In the far off future, mankind has united to explore space, the final frontier. In the far-off future, teenagers of all kinds have united to save the universe. One is a legion of space-faring adventurers and scientists, focused on Captain Kirk, Spock, "Bones", Scotty, Sulu, Chekov, and Uhura and the USS Enterprise. The other is a legion of superheroes, led by Cosmic Boy, Saturn Girl, Lightning Lad, Brainiac 5, Chameleon Boy, and Shadow Less.

In theory, Star Trek and the Legion of Super-Heroes are two great tastes that should taste great together. Futuristic science fiction series that usually deal with large casts of characters having adventures on various alien planets? In theory, it's a match made in heaven.

The greatest problem about this crossover is that it's way too steeped in each series' continuity to be a quality entry point for people who have a passing interest in both. If you've seen the Star Trek movies and saw the Legion of Super-Heroes cartoon (or the main three's appearances in Smallville), both valid ways to approach these franchises if not the most pure, you'd be completely lost in this. If you've read your fair share of Legion comics and seen enough of Star Trek: The Original Series to name each character without needing the first-page recap, you'd still raise a few eyebrows. Plot-wise, the story ends up somewhat as a mess; passing fans who don't know the intricacies of each world are going to wonder exactly where one world ends and the other begins, and when you add in the fact that both teams actually end up in different worlds than their own, it's all a little befuddling.

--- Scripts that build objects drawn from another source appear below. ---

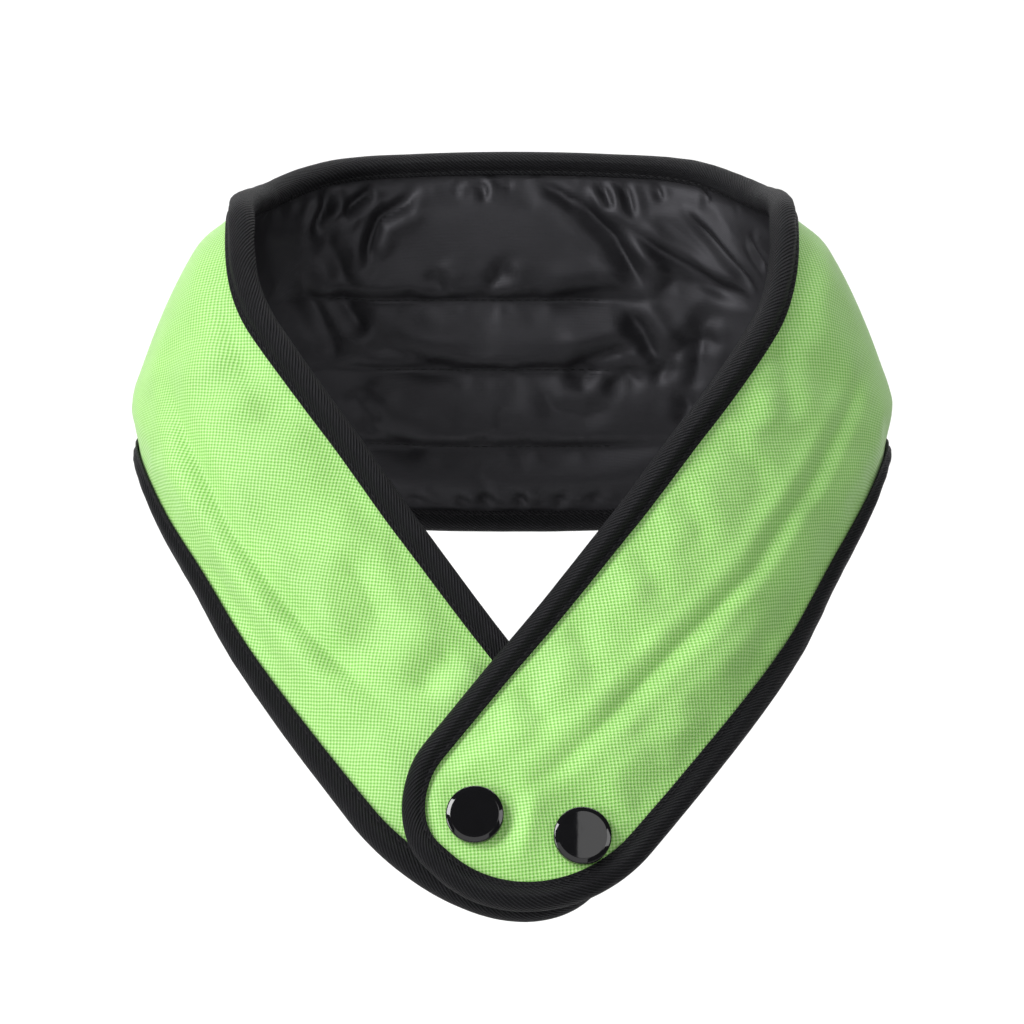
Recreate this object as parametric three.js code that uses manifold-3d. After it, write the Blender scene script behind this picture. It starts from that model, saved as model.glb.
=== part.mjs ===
// Cooling neck wrap: a padded band laid round the neck, closed in front with two press snaps.
// Millimetres, +Z up, +X is the wearer's left and the front faces -Y.
// The origin lies on the neck's axis, level with the lower edge where it rests on the shoulders.

import * as THREE from 'three';
import { mergeVertices } from 'three/addons/utils/BufferGeometryUtils.js';
import Module from 'manifold-3d';

const wasm = await Module();
wasm.setup();

// Shape of neck and shoulders that the band is laid on
const bandRise = 208;           // highest edge at the back to the lowest edge in front
const backAboveShoulder = 88;   // highest edge at the back above the shoulder line
const halfWidth = 141;          // neck axis to the side, at the lowest level
const frontDepth = 113;         // neck axis to the front, at the lowest level
const backDepth = 70;           // neck axis to the back, at the lowest level
const backSquareness = 1.8;     // added to the ellipse's exponent at the middle of the back

// Padding and its edges
const backPadding = 13;         // thickness at the back of the neck
const armPadding = 9;           // thickness along the flaps
const edgeThickness = 3.3;      // padding pressed flat inside the binding
const swellWidth = 15;          // from the binding in to the full thickness
const seamThickness = 2.2;      // lining left over a quilting seam
const seamWidth = 7;            // from the seam's stitches to the top of its slope
const seamSharpness = 1.5;      // 1 is a plain V, more is a rounder channel
const clearance = 0.3;          // between neighbouring pieces
const tapeClearance = 0.45;     // between the padding and the tape folded over it

// Binding tape folded over the edge
const bindingWidth = 6.8;       // edge to the tape's stitched side
const bindingWall = 1.1;        // folded tape
const bindingNose = 2;          // length of the rounded fold

// Flap ends, measured along the flap and across it
const upperCornerLength = 24;
const upperCornerWidth = 20;
const overCornerLength = 38;    // lower corner of the over flap
const underCornerLength = 55;   // lower corner of the under flap
const endFlat = 4;              // straight stretch between the two corners
const underReach = 3.5;           // under flap longer than the over flap

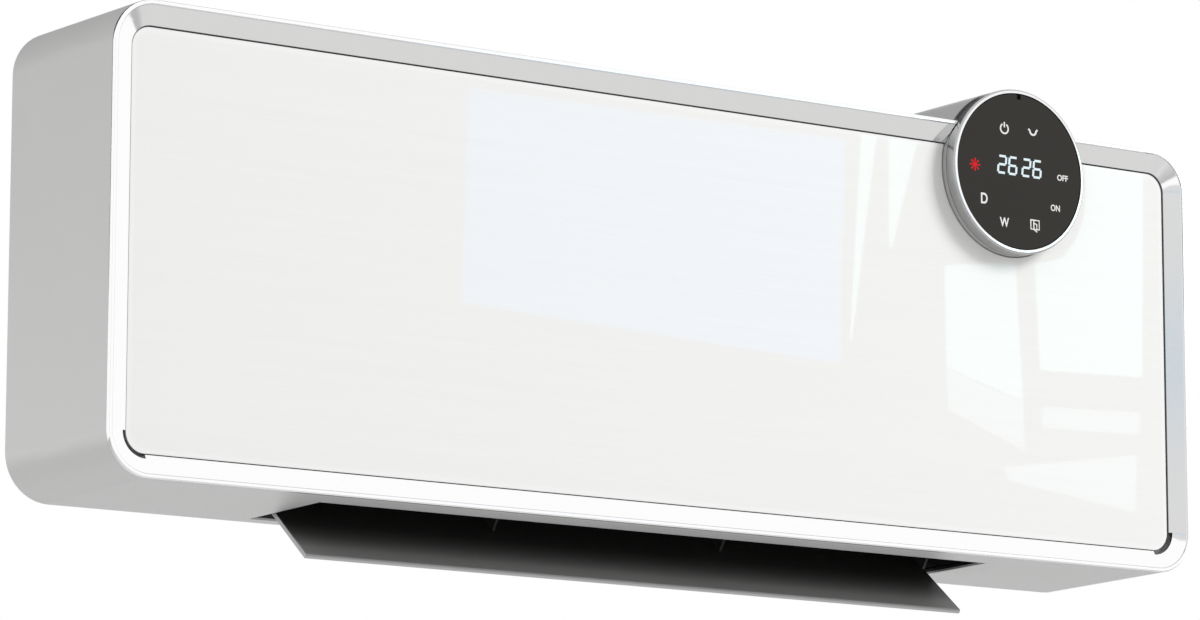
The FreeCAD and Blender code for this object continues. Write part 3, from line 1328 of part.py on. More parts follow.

Admittedly, two large issues come from each own series' current faults. The Legion of Super-Heroes, even if this was adhering to the New 52 way of thinking (scrap everything, start over from scratch and iconicness, unless you have something that works, though Legion is so steeped in continuity and mythos that it subjectively doesn't), is still a franchise that's not accessible. Shadow Lass and Chameleon Boy aren't anywhere near as iconic as Spock and Uhura, and the only roster member that's possibly made (or borrowed) a name for themselves is Brainiac 5, who is a hero in this era and iteration, versus the super-villain people may know as a Superman antagonist.

Visually, the problem stems from the Star Trek license. In an attempt to stay show-accurate for much of the cast, the Star Trek side is rather limited on its expressions. On the other hand, the Legion characters have no actors to adhere to, but try to match the real-actor looks of their Trek counterparts, instead of being comic book characters that can break that mold.

Star Trek and the Legion of Super-Heroes are a great pairing; this is just not the book to do the project justice. Future issues might clear things up, but it shouldn't be confusing this soon in the series.